**DATASET SECTION**
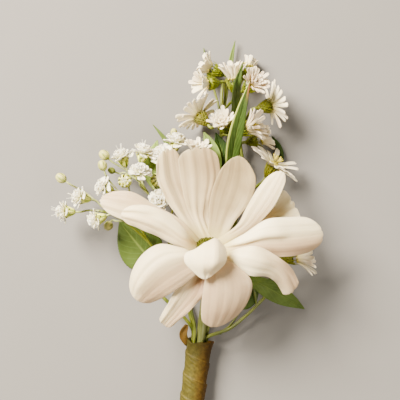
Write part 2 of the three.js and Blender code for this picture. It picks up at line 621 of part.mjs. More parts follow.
const BREATH = { cup: 2.3, cupRadius: 1.05 };
const BREATH_BLOOMS = [
  { at: [-41, 9.5, -8], face: [-1, 0, 0.1],
    via: [[-31.6, 9.8, -8.4], [-35, 9.9, -9.4]] },
  { at: [-36.4, 13.5, -7.4], face: [-0.93, 0.2, 0.3],
    via: [[-28.6, 9, -9], [-31.6, 11.6, -8.8]] },
  { at: [-29.8, 16.3, -8.2], face: [-0.85, 0.3, 0.4],
    via: [[-22, 10.4, -10], [-25, 14, -9.8]] },
  { at: [-31.7, 7.6, -5.2], face: [-0.92, -0.33, 0.15],
    via: [[-24.6, 6.8, -9.2], [-27.2, 8.2, -7.2]] },
  { at: [-25, 24.6, -9.4], face: [-0.35, 0.9, 0.2],
    via: [[-19, 16.4, -11.4], [-22.4, 20.4, -11.4]] },
  { at: [-19.4, 25.7, -8.6], face: [0.2, 0.93, 0.25],
    via: [[-19, 16.4, -11.4], [-20.4, 20.6, -11]] },
  { at: [-20, 20.2, -5], face: [0, 0.75, 0.6],
    via: [[-17.6, 14.4, -11.2], [-19.6, 16.4, -9.8]] },
  { at: [-24.2, 18.2, -8.6], face: [-0.2, 0.2, 0.95],
    via: [[-22, 10.4, -10], [-23.4, 16, -11]] },
  { at: [-15.4, 18.4, -9.2], face: [0.3, 0.3, 0.9],
    via: [[-15.6, 10.4, -11.2], [-15.7, 15, -11.9]] },
  { at: [-10, 28.9, -10.8], face: [0.2, 0.9, 0.3],
    via: [[-10.4, 14, -12.6], [-10.2, 22, -12.4]] },
  { at: [-13.1, 25.2, -8.7], face: [-0.6, 0.4, 0.7],
    via: [[-10.2, 22, -12.4], [-10.6, 23.4, -11.4]] },
  { at: [-14.4, 12.8, -6.4], face: [0, 0.1, 1],
    via: [[-12.4, 5, -11], [-14.2, 10.6, -11.4]] },
];
const BREATH_BUDS = [
  { at: [-42.9, 19.3, -8.4], face: [-0.8, 0.55, 0], size: 1.6,
    via: [[-31.6, 11.6, -8.8], [-36.4, 15.2, -11.8]] },
  { at: [-30.6, 26, -10], face: [-0.75, 0.65, 0.1], size: 1.6,
    via: [[-22.4, 20.4, -11.4], [-26, 22.6, -11]] },
  { at: [-30.9, 23, -8.4], face: [-0.3, 0.9, 0.1], size: 1.5,
    via: [[-25, 14, -9.8], [-28.8, 18, -12.2]] },
  { at: [-28.6, 21.5, -11.4], face: [-0.8, 0.3, 0.4], size: 1.1,
    via: [[-20.4, 18.4, -11.4], [-24.6, 20.8, -12]] },
  { at: [-29.3, 5.4, -9], face: [-0.5, -0.7, 0.2], size: 1.5,
    via: [[-24.6, 6.8, -9.2], [-26.8, 6.8, -9.2]] },
  { at: [-10.4, 32.8, -12.4], face: [0, 0.8, 0.6], size: 1.1,
    via: [[-10.2, 22, -12.4], [-11, 28, -14.8]] },
];

// Two tiers of petals: the outer ones spread flat and the inner ones stand up
function breathBloom(seed) {
  const tiers = [
    { count: 5, lift: 14, length: 2.3, radius: 0.85, bottom: GAP, halves: [1.15, 0.85] },
    { count: 4, lift: 60, length: 1.9, radius: 0.75, bottom: GAP + BLADE - 0.1, halves: [0.9] },
  ];
  return fuse(
    tiers.map(({ count, lift, length, radius, bottom, halves }, tier) => {
      const plate = { radius, bottom, top: bottom + BLADE };
      const petals = Array.from({ length: count }, (_, k) => ({
        turn: (2 * Math.PI * (k + 0.5 * tier + 0.06 * draw(seed + k))) / count,
        rows: rayRows({
          radius,
          height: bottom + BLADE / 2,
          length: length * (1 + 0.12 * draw(seed + 30 + k)),
          rise: radians(lift + 10 * draw(seed + 60 + k)),
          halves,
          sag: -0.2,
        }),
      }));
      return rosetteSolid(plate, petals, 0.4 - 0.06 * tier);
    }),
  );
}

function breathCup() {
  const { cup, cupRadius } = BREATH;
  const wall = [[0.5, -cup], [cupRadius * 0.9, -cup * 0.5], [cupRadius * 1.15, 0]];
  return turned([[0, -cup - 0.2], ...wall, [0, 0]], 6);
}

function breathBud(size) {
  const profile = [[0, -1.2], [0.62, -0.7], [0.86, 0.05], [0.5, 0.8], [0, 1]];
  return turned(profile.map(([r, h]) => [r * size, h * size]), 6);
}

// Stalks run from the spray's stem to the foot of a head
function stalk({ at, face, via }, depth, from, to) {
  const foot = (more) => point(at).addScaledVector(point(face).normalize(), -(depth + more));
  return stemSolid([...via.map(point), foot(1.6), foot(-0.4)], from, to, 3, 4);
}

// Each spray's own stem, from the bundle up behind the daisy
const STEMS = {
  left_asters: [
    [-3, -24.6, -16.5], [-2, -17, -15.4], [0, -4, -15.4], [2.6, 12, -16], [3.6, 26, -16.6],
    [3.4, 31, -15], [3.4, 38, -13.6],
  ],
  right_asters: [
    [-1.5, -24.6, -16.4], [0.8, -17, -15.2], [4.6, -3, -14.2], [8, 8, -14], [9, 20, -14.6],
    [9, 26.4, -15.2], [9.2, 33, -15.4], [9.4, 40, -15.4],
  ],
  low_aster: [
    [-1.4, -27.8, -13.9], [0.2, -26.8, -13.9], [3, -25.9, -13.8], [6.2, -24.5, -13.7], [10.2, -21.3, -13.5],
    [13.8, -17.9, -13.1], [16.8, -14.6, -12.6],
  ],
  baby_breath: [
    [-4.3, -25, -13], [-5, -21, -12.6], [-6.4, -16.4, -11.8], [-11.4, -7.4, -10], [-17.4, 0.4, -9.8],
    [-24.6, 6.8, -9.2], [-28.6, 9, -9], [-31.6, 9.8, -8.4],
  ],
  leaf_sprig: [
    [-0.5, -24.6, -15.2], [1, -18, -13.4], [3, -6, -12.2], [5, 6, -11.4], [5.6, 16, -11.2],
    [6, 24, -11.6], [6.3, 34, -11.4],
  ],
  broad_leaf: [
    [-5.1, -25, -14.4], [-7.6, -21.4, -14.2], [-11.4, -17.8, -14], [-14.8, -14, -13.8],
    [-16.6, -9.4, -13.8], [-16.3, -5.6, -13.8],
  ],
  side_leaf: [
    [-4.6, -25, -15.8], [-5.8, -21, -15.9], [-7.2, -16, -16.1], [-9.4, -8, -16.6], [-12, 3, -16],
    [-13.6, 11, -14.2], [-15.4, 17, -13.3],
  ],
};
// Twigs from a spray's stem to the feet of its leaves
const TWIGS = {
  left_asters: [
    [[3.4, 36, -13.6], [4.8, 42, -15.6], [5.8, 50, -15.7]],
    [[3.4, 34, -13.8], [2.8, 40, -15.6], [1.2, 46, -15.9]],
  ],
  right_asters: [[[9, 16, -14.4], [13, 16.6, -15.2], [17.6, 19.4, -15.4]]],
  low_aster: [
    [[13.8, -17.9, -13.1], [12.8, -13, -11.4], [11, -10, -9.4]],
    [[3, -26.3, -13.8], [6, -23.8, -14.2], [8, -21, -14.3], [9.4, -18.8, -14.4]],
  ],
  leaf_sprig: [
    [[5.4, 12, -11.3], [4.6, 17.6, -12], [3.2, 22, -12.3]],
    [[5.2, 9, -11.3], [5.2, 16, -13], [4.3, 22.4, -13.9]],
  ],
  broad_leaf: [],
  side_leaf: [[[-13.4, 10, -14.4], [-12.6, 18, -15], [-12.2, 26, -14.4]]],
};
// The leaves that each spray carries
const SPRAY_LEAVES = {
  left_asters: ["top", "top_left"],
  right_asters: ["hooked"],
  low_aster: ["low", "low_dark"],
  leaf_sprig: ["lance", "short_lance", "pale", "dark"],
  broad_leaf: ["broad"],
  side_leaf: ["side", "side_narrow"],
};
const BREATH_FORKS = [
  [[-11.4, -7.4, -10], [-12.4, 5, -11], [-15.6, 10.4, -11.4], [-17.6, 14.4, -11.2], [-20.4, 18.4, -11.4]],
  [[-12.4, 5, -11], [-11, 9, -12], [-10.4, 14, -12.6], [-10.2, 22, -12.4]],
  [[-17.4, 0.4, -9.8], [-20, 5, -9.8], [-22, 10.4, -10], [-25, 14, -9.8]],
];

const bundleStem = (name, end, steps) =>
  stemSolid([...bundled(SLOTS[name]), ...STEMS[name].map(point)], THIN_STEM, end, steps);

const foliage = (name) => [
  ...TWIGS[name].map((points) => stemSolid(points.map(point), 0.35, 0.32, 3, 4)),
  ...SPRAY_LEAVES[name].map((leaf) => leafSolid(LEAVES[leaf])),
];

const leafSpray = (name, steps) => fuse([bundleStem(name, 0.45, steps), ...foliage(name)]);

function asterGreens(name) {
  const heads = ASTERS[name];
  return fuse([
    bundleStem(name, 0.42, 12),
    ...foliage(name),
    ...heads.map((head) => stalk(head, ASTER.cup, 0.4, 0.42)),
    ...heads.map((head) => placed(asterCup(), head.at, head.face)),
  ]);
}

function breathGreens() {
  return fuse([
    bundleStem("baby_breath", 0.36, 14),
    ...BREATH_FORKS.map((points) => stemSolid(points.map(point), 0.42, 0.36, 4, 4)),
    ...BREATH_BLOOMS.map((bloom) => stalk(bloom, BREATH.cup, 0.33, 0.33)),
    ...BREATH_BLOOMS.map((bloom) => placed(breathCup(), bloom.at, bloom.face)),
    ...BREATH_BUDS.map((bud) => stalk(bud, bud.size * 1.1, 0.31, 0.31)),
    ...BREATH_BUDS.map((bud) => placed(breathBud(bud.size), bud.at, bud.face)),
  ]);
}

// The whole, with a colour and finish for each kind of surface

const finish = (color, roughness) => new THREE.MeshStandardMaterial({ color, roughness, metalness: 0 });
const FINISH = {
  petal: finish(0xf2e9e0, 0.6),
  floret: finish(0x8d9a1f, 0.75),
  stem: finish(0x8aa03c, 0.6),
  ray: finish(0xf4f2ec, 0.6),
  disc: finish(0xd8c24a, 0.75),
  green: finish(0x6f8f2a, 0.6),
  leaf: finish(0x4c6f22, 0.5),
  breath: finish(0xf7f6ef, 0.65),
  tape: finish(0x8f7d35, 0.7),
};

const flowers = new THREE.Group();
function add(name, solid, material) {
  const mesh = new THREE.Mesh(geometryOf(solid), material);
  mesh.name = name;
  flowers.add(mesh);
}

add("daisy_petals", daisyPetals(), FINISH.petal);
add("daisy_disc", daisyDisc(), FINISH.floret);
add("daisy_stem", daisyStem(), FINISH.stem);
add("tape_wrap", tapeWrap(), FINISH.tape);

Object.values(ASTERS)
  .flat()
  .forEach((head, k) => {
    add(`aster_${k + 1}_rays`, placed(asterRays(head, 7 * (k + 1)), head.at, head.face), FINISH.ray);
    add(`aster_${k + 1}_disc`, placed(asterDisc(), head.at, head.face), FINISH.disc);
  });
for (const name of Object.keys(ASTERS)) add(`${name}_stem`, asterGreens(name), FINISH.green);

BREATH_BLOOMS.forEach((bloom, k) => {
  add(`babys_breath_bloom_${k + 1}`, placed(breathBloom(300 + 40 * k), bloom.at, bloom.face), FINISH.breath);
});
add("babys_breath_stem", breathGreens(), FINISH.green);

add("leaf_sprig", leafSpray("leaf_sprig", 12), FINISH.leaf);
add("broad_leaf", leafSpray("broad_leaf", 8), FINISH.leaf);
add("side_leaf", leafSpray("side_leaf", 11), FINISH.leaf);

flowers.position.set(DISC_FROM_MIDDLE[0], DISC_FROM_MIDDLE[1], DISC_ABOVE_SURFACE);
const boutonniere = new THREE.Group();
boutonniere.add(flowers);

export default boutonniere;
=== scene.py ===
# The looks of a boutonniere lying on its back: a white daisy chrysanthemum, a fan of small white
# asters, baby's breath, leaves, and their stems bound in floral tape.
# Places and sizes below are in millimetres, measured from the middle of the daisy's disc: +X is
# right, +Y runs from the handle to the asters and +Z up from the surface it lies on.

import bpy
import numpy as np
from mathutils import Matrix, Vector


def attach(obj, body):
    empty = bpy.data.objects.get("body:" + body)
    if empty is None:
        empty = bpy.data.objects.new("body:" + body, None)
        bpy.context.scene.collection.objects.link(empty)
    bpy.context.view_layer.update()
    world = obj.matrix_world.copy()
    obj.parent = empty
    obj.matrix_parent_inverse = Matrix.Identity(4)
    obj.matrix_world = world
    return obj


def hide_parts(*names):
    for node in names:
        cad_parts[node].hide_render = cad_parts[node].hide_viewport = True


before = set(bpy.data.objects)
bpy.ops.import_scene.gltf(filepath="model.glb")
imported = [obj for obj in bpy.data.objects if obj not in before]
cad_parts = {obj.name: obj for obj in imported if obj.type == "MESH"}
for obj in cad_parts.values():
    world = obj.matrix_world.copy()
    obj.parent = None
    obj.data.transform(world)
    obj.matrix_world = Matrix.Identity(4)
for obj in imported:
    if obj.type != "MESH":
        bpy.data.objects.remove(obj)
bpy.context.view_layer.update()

# Driving dimensions
MM = 0.001
DISC_AT = np.array([6.45, 4.1, 18.0])  # the middle of the daisy's disc, from the part's origin
SURFACE = -DISC_AT[2]
EYE = np.array([-2.8, 12.9, 300.0])  # the camera looks straight down from here
VIEW_WIDTH = 112.0  # how much the frame shows across, level with the disc
SENSOR = 36.0
FLOOR_WIDTH = 1600.0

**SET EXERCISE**
Produce an exact repeat of the lines from the one containing "if empty is" through the last line of the data, and nothing more.

**RESULT**
    if empty is None:
        empty = bpy.data.objects.new("body:" + body, None)
        bpy.context.scene.collection.objects.link(empty)
    bpy.context.view_layer.update()
    world = obj.matrix_world.copy()
    obj.parent = empty
    obj.matrix_parent_inverse = Matrix.Identity(4)
    obj.matrix_world = world
    return obj


def hide_parts(*names):
    for node in names:
        cad_parts[node].hide_render = cad_parts[node].hide_viewport = True


before = set(bpy.data.objects)
bpy.ops.import_scene.gltf(filepath="model.glb")
imported = [obj for obj in bpy.data.objects if obj not in before]
cad_parts = {obj.name: obj for obj in imported if obj.type == "MESH"}
for obj in cad_parts.values():
    world = obj.matrix_world.copy()
    obj.parent = None
    obj.data.transform(world)
    obj.matrix_world = Matrix.Identity(4)
for obj in imported:
    if obj.type != "MESH":
        bpy.data.objects.remove(obj)
bpy.context.view_layer.update()

# Driving dimensions
MM = 0.001
DISC_AT = np.array([6.45, 4.1, 18.0])  # the middle of the daisy's disc, from the part's origin
SURFACE = -DISC_AT[2]
EYE = np.array([-2.8, 12.9, 300.0])  # the camera looks straight down from here
VIEW_WIDTH = 112.0  # how much the frame shows across, level with the disc
SENSOR = 36.0
FLOOR_WIDTH = 1600.0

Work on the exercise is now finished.